In all, the main message of the authors for Medellin is to concentrate on investing and supporting SMEs, rather than microenterprises. Regarding the already operational programmes, they recommend that, ‘the CEDEZOs should be freed from their mandate to help all who come forward with a business idea’, and to focus on provision of technical support. Furthermore, they identified the need for a more robust financial service that can satisfy the needs of SMEs rather than microenterprises and to better link the forty plus local institutions to support social enterprises such as cooperatives. Their last recommendation was to implement a local industrial policy to transfer skills and technologies from the large entreprises and universities to the top performing SMEs.
Reading through this paper, the impression is that the authors have a trickle-down approach to economic development and that, by default, see no value in the informal economy.
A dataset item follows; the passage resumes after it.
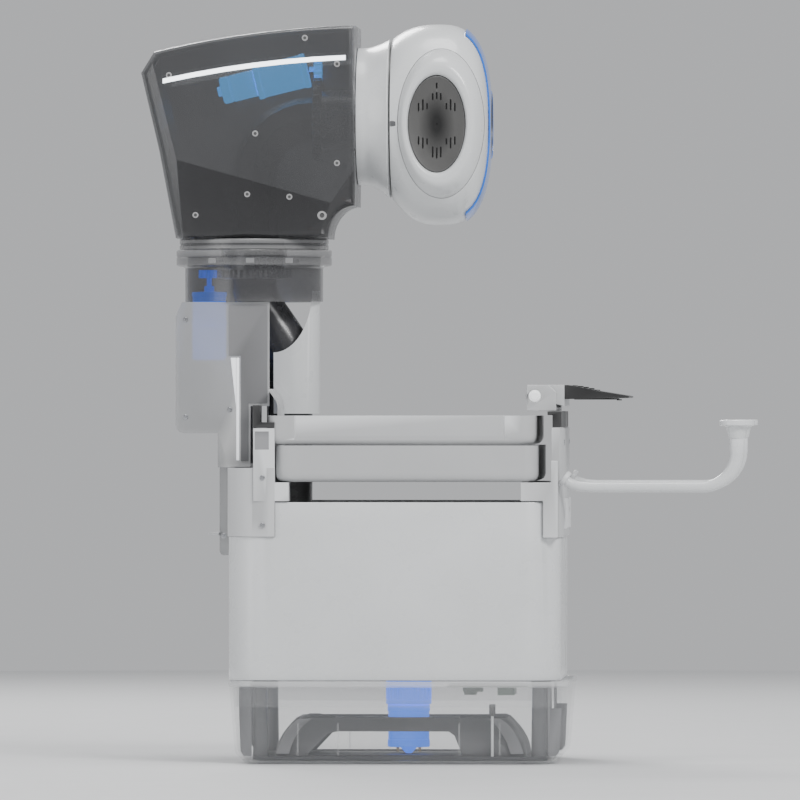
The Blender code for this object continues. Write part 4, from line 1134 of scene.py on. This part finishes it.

It is clear that the authors have done previous research in Medellin and elsewhere in Latin America and for this they can be considered regional experts; and yet they do not seem to grasp the spirit of Medellin or that of its city government. Medellin is historically known in Colombia to be the birthplace of entrepreneurs and the programmes the mayors put in place work with those characteristics the local residents identify with the most.
One thing is clear; the objectives of the authors and of Medellin seem to be different. Development in locations such as Medellin, where the network of trust had broken down completely, due to drug wars and where social and territorial divides exist, it can’t be taken for granted that investing in the already established local entreprises will improve the quality of life of the poor. In fact, local economic development should be a sandwich model, where the authors’ recommendations on SMEs and what Medellin has already been executing at the bottom of the pyramid take place simultaneously and in parallel.
After all, assuring that as many microentrepreneurs as possible have basic business training will only help them to be more employable when established entreprises hire more workers. Certainly, there are budget constraints, but if Medellin were to follow the authors’ recommendations, it would be an incomplete process because waiting for the trickle-down effect will not lead to local development.